Patrick Lamb April 27, 2015, 9:47 AM

This situation could be a learning experience, helping ACA to clarify what they want to do.

ACA is caught between its historical mission and portfolio of maps using existing roads, and the recent trend towards emphasizing bike paths, lanes, and off-road routes. Can bicyclists safely ride on a road without 4' wide shoulders? The TransAm has many miles of such routes (including, for example, Kansas 96 west of Rush Center). Much of these routes do not have shoulders, period; bicyclists take the lane, and traffic goes around them. Is this unsafe?

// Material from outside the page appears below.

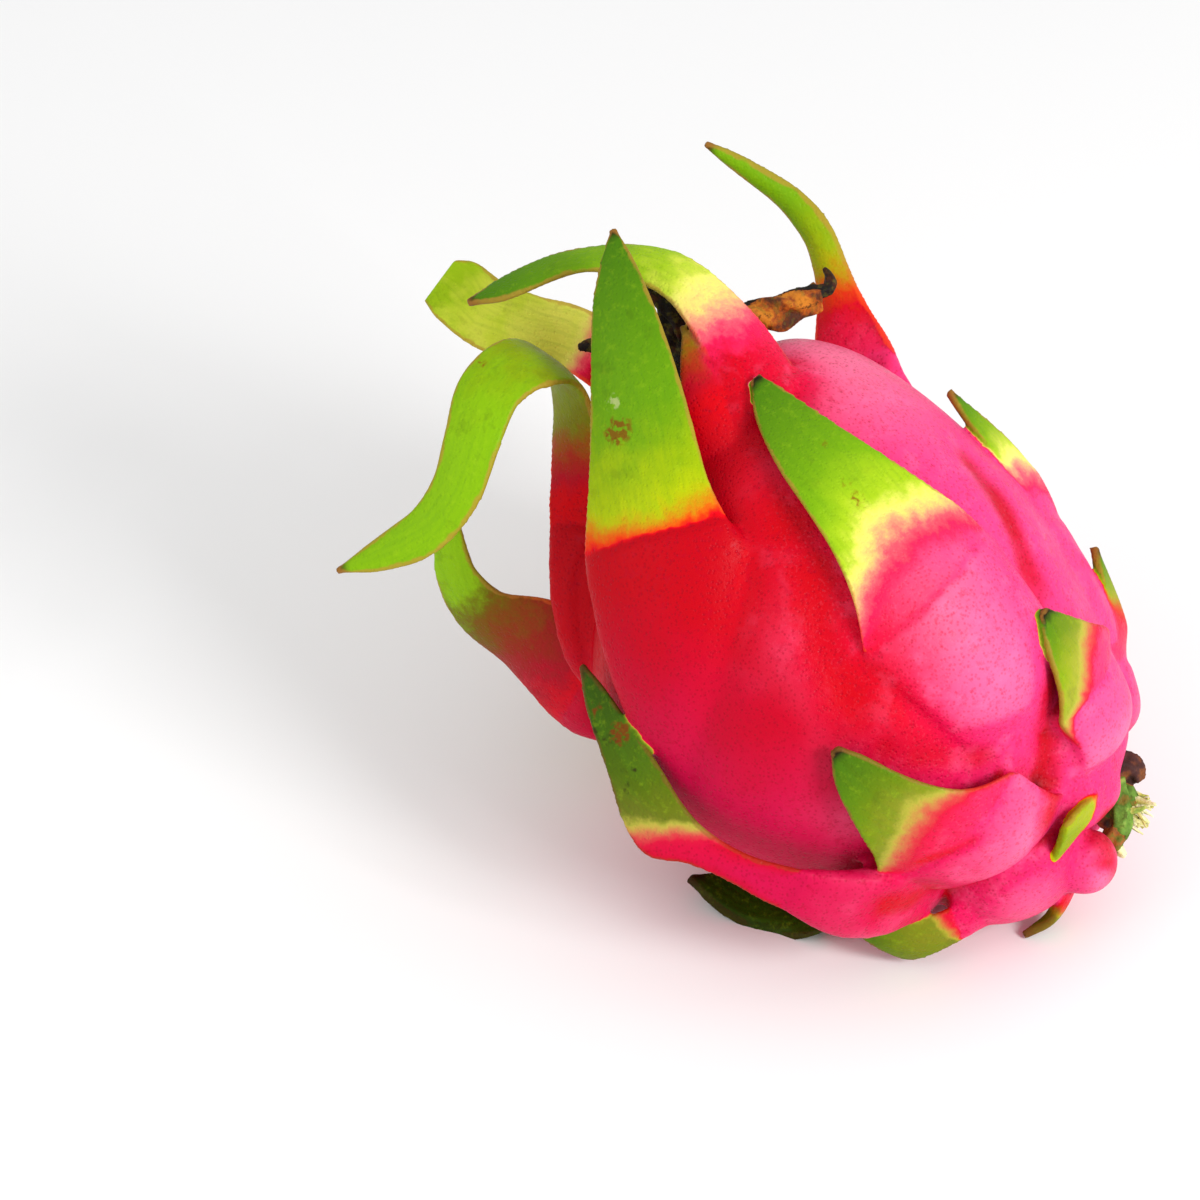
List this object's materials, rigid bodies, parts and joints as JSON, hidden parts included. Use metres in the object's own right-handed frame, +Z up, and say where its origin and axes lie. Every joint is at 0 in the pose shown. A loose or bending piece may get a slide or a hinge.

If the answer is "yes," ACA needs to move these classic routes, and major re-routing may be required to roads with more, and higher speed, traffic to find those nice wide shoulders.

Would road in the "no" or "wrong" picture be safe if there were no rumble strip? There's often debris on the shoulders (even across a 4-6 foot shoulder outside Hazard, KY) that forces cyclists to ride in the travel lane. On the other hand, there's often farming, earth-moving, or even just mowing equipment trailers that takes more than a lane's width, meaning drivers will intrude onto the "safe" 2' shoulder. If the cyclist were in the lane, the truck driver would know they need to go around; but with the cyclist off the road and riding on the shoulder, the driver may well stay to the right of the yellow line and risk brushing a cyclist on the shoulder while passing. The "wrong" picture is doing one thing right, since a cyclist can dodge onto the shoulder in the rumble strip interruptions (assuming the shoulder is solid and clear). If I were riding that road without the rumble strip, I'd be just inside the fog line, indicating I was in the roadway but I could be passed if the road was clear.

What does ACA want to do? Is it more important to find routes on lightly traveled roads that may have some high-speed traffic, or to make sure there's wide shoulders for cyclists to ride? Should routes like the classic TransAm be moved to bigger roads, or moved hundreds of miles away to find off-road trails? Should ACA discontinue routes that can be used by road bikes and concentrate on linking off-road facilities? Does ACA support banning travel by bicycle on existing roads, and hope that more off-road bike paths will be built?

Mike Howard May 5, 2015, 7:54 AM

I rode south on Rt 13 from Warrensburg, MO to Clinton, Mo to ride the Katy Trail. After living and riding in SoCal since 1980 I was confused and surprised by Rumble Strips on a two lane rural route in farm country. The stripping is dangerous because as we rode sometimes with one or two feet of space inside the strip, suddenly on curves the safe space would narrow to 6" and we would have to stop suddenly. The option was stop, then get into the traffic lane, or ride the bumps for several feet rattling and bouncing into the traffic lane. I couldn't understand why on a low traffic two lane road the state put the strips in. I figured a congress person's relative fell asleep driving on the road and was killed. I did not know that Rumble Strips are being implemented across the U.S. due to a misdirected mindset. Basically, Rumble Strips will kill the bike industry and the bicycling movement in one sweep. Mission accomplished by the auto industry, a goal started in the last century. I wonder who, or what company, has the political clout to push and implement Rumble Strips? Who is making the money from it on government contracts?